According to the Exam Priorities, OCIE will continue to monitor the sale, trading and management of digital assets and, where the products are securities, examine for regulatory compliance. In particular, OCIE will take steps to identify market participants involved with these products, or considering such involvement, and then assess the extent of their activities. For firms actively engaged in the digital asset market, OCIE will conduct examinations focused on, among other things, portfolio management and trading of digital assets, safety of client assets, pricing of client portfolios and compliance and internal controls.
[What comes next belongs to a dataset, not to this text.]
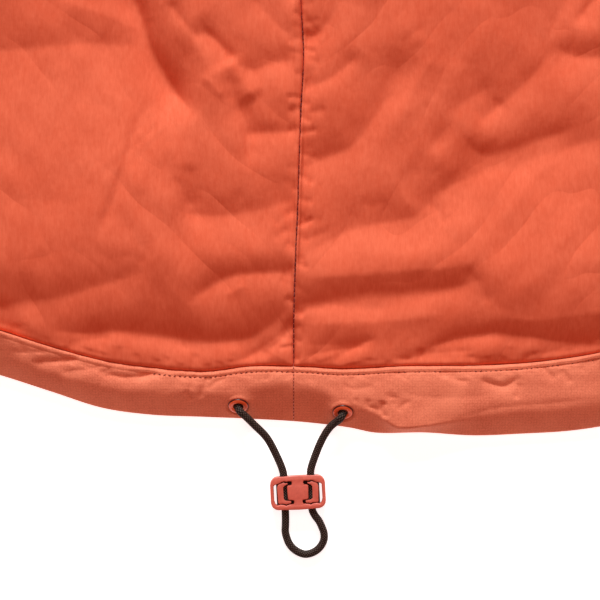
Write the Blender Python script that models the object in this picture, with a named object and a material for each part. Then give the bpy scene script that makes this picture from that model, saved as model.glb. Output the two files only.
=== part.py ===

Never-before-examined investment advisers. OCIE will continue to conduct risk-based examinations of certain investment advisers that have never been examined, including newly registered advisers as well as advisers registered for several years that have not yet been examined. OCIE also will prioritize examinations of certain investment advisers that have not been examined for a number of years and may have substantially grown or changed business models.
Cybersecurity. Cybersecurity remains a top SEC priority, and OCIE will continue to work with firms in all sectors to identify and manage cybersecurity risks. Examinations will focus on, among other things, proper configuration of network storage devices, information security governance generally and policies and procedures related to retail trading information security. Specific to investment advisers, OCIE will emphasize cybersecurity practices at firms with multiple branch offices, including those that have recently merged with other advisers, and continue to focus on, areas, governance and risk assessment, access rights and controls, data loss prevention, vendor management, training and incident response.
The themes and specific points outlined in the 2019 Report do not constitute an exhaustive list of OCIE’s concerns, and actual examinations are likely to include a number of other topic areas. Nevertheless, the Exam Priorities are likely to drive many of OCIE’s exams in the coming year, and investment advisers are encouraged to review their current policies, procedures and client disclosures with these priorities in mind.